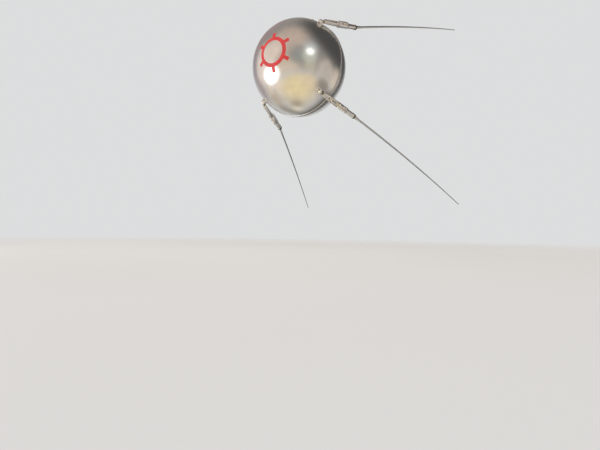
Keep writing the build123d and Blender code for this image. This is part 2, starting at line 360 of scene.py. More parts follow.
def polished_shell(name, marked):
    """Spun and polished aluminium with faint turning rings, hand haze and, in front, a painted mark."""
    looks = bpy.context.scene.satellite_finishes
    wave_height, wave_strength = 0.0022, 0.5
    shader, place = finish(name, looks.shell, looks.shell_rough)
    x, y, z = place.parts()
    from_axis = (x * x + z * z).root()
    smear = noise(place, 11.0, 4.0)
    haze = noise(place, 46.0, 5.0)
    rings = noise(from_axis.make("ShaderNodeCombineXYZ", None, {0: from_axis}), 900.0, 2.0)
    rough = looks.shell_rough - 0.06 + smear * 0.09 + haze * 0.05 + rings * 0.02
    tone = (haze * 0.5 + smear * 0.5).ramp(0.3, 0.75)
    base = tone.blend(looks.shell[:], dimmed(looks.shell, 0.88))
    relief = noise(place, 7.0, 1.0) + rings * 0.004 + haze * 0.012
    if marked:
        paint = painted_mark(x, y, z, from_axis)
        chalk = noise(place, 70.0, 3.0)
        red = chalk.ramp(0.3, 0.8).blend(looks.paint[:], dimmed(looks.paint, 0.8))
        base = paint.blend(base, red)
        rough = rough + paint * (0.2 + chalk * 0.08)
        relief = relief + paint * 0.06
        feed(shader, "Metallic", 1 - paint)
    else:
        shader.inputs["Metallic"].default_value = 1.0
    feed(shader, "Base Color", base)
    feed(shader, "Roughness", rough)
    raise_grain(shader, relief, wave_height, wave_strength)


def painted_mark(x, y, z, from_axis):
    """Open ring with six short bars outside it, painted round the front pole."""
    looks = bpy.context.scene.satellite_finishes
    soft = 4 * tenth
    half = looks.mark_stroke / 2
    ring = (from_axis - looks.mark_ring).size().below(half, soft)
    outside = 1 - from_axis.below(looks.mark_ring, soft)
    inside = from_axis.below(looks.mark_reach, soft)
    lines = [(x * cos(lean) + z * sin(lean)).size() for lean in (0.0, pi / 3, 2 * pi / 3)]
    across = lines[0].least(lines[1]).least(lines[2]).below(half, soft)
    front = y.below(0.0, soft)
    return ring.most(across * outside * inside) * front


def milled_metal(name, base, roughness, stretch, grain=500.0, depth=0.00002, worn=0.85):
    """Metal with fine tool lines along the stretch, wear and small stains."""
    shader, place = finish(name, base, roughness)
    shader.inputs["Metallic"].default_value = 1.0
    lines = noise(place, grain, 3.0, stretch)
    stain = noise(place, 90.0, 4.0)
    feed(shader, "Roughness", roughness - 0.08 + lines * 0.08 + stain * 0.1)
    tone = (lines * 0.35 + stain * 0.65).ramp(0.35, 0.7)
    feed(shader, "Base Color", tone.blend(base[:], dimmed(base, worn)))
    raise_grain(shader, lines, depth)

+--

What is asked: Each line of the material should be echoed exactly.

Exercise output:
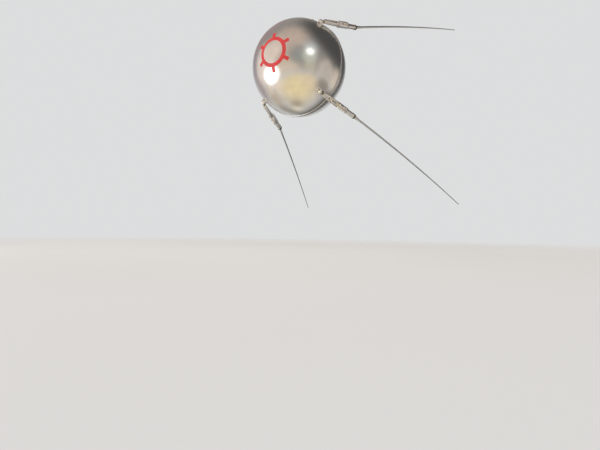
Keep writing the build123d and Blender code for this image. This is part 2, starting at line 360 of scene.py. More parts follow.
def polished_shell(name, marked):
    """Spun and polished aluminium with faint turning rings, hand haze and, in front, a painted mark."""
    looks = bpy.context.scene.satellite_finishes
    wave_height, wave_strength = 0.0022, 0.5
    shader, place = finish(name, looks.shell, looks.shell_rough)
    x, y, z = place.parts()
    from_axis = (x * x + z * z).root()
    smear = noise(place, 11.0, 4.0)
    haze = noise(place, 46.0, 5.0)
    rings = noise(from_axis.make("ShaderNodeCombineXYZ", None, {0: from_axis}), 900.0, 2.0)
    rough = looks.shell_rough - 0.06 + smear * 0.09 + haze * 0.05 + rings * 0.02
    tone = (haze * 0.5 + smear * 0.5).ramp(0.3, 0.75)
    base = tone.blend(looks.shell[:], dimmed(looks.shell, 0.88))
    relief = noise(place, 7.0, 1.0) + rings * 0.004 + haze * 0.012
    if marked:
        paint = painted_mark(x, y, z, from_axis)
        chalk = noise(place, 70.0, 3.0)
        red = chalk.ramp(0.3, 0.8).blend(looks.paint[:], dimmed(looks.paint, 0.8))
        base = paint.blend(base, red)
        rough = rough + paint * (0.2 + chalk * 0.08)
        relief = relief + paint * 0.06
        feed(shader, "Metallic", 1 - paint)
    else:
        shader.inputs["Metallic"].default_value = 1.0
    feed(shader, "Base Color", base)
    feed(shader, "Roughness", rough)
    raise_grain(shader, relief, wave_height, wave_strength)


def painted_mark(x, y, z, from_axis):
    """Open ring with six short bars outside it, painted round the front pole."""
    looks = bpy.context.scene.satellite_finishes
    soft = 4 * tenth
    half = looks.mark_stroke / 2
    ring = (from_axis - looks.mark_ring).size().below(half, soft)
    outside = 1 - from_axis.below(looks.mark_ring, soft)
    inside = from_axis.below(looks.mark_reach, soft)
    lines = [(x * cos(lean) + z * sin(lean)).size() for lean in (0.0, pi / 3, 2 * pi / 3)]
    across = lines[0].least(lines[1]).least(lines[2]).below(half, soft)
    front = y.below(0.0, soft)
    return ring.most(across * outside * inside) * front


def milled_metal(name, base, roughness, stretch, grain=500.0, depth=0.00002, worn=0.85):
    """Metal with fine tool lines along the stretch, wear and small stains."""
    shader, place = finish(name, base, roughness)
    shader.inputs["Metallic"].default_value = 1.0
    lines = noise(place, grain, 3.0, stretch)
    stain = noise(place, 90.0, 4.0)
    feed(shader, "Roughness", roughness - 0.08 + lines * 0.08 + stain * 0.1)
    tone = (lines * 0.35 + stain * 0.65).ramp(0.35, 0.7)
    feed(shader, "Base Color", tone.blend(base[:], dimmed(base, worn)))
    raise_grain(shader, lines, depth)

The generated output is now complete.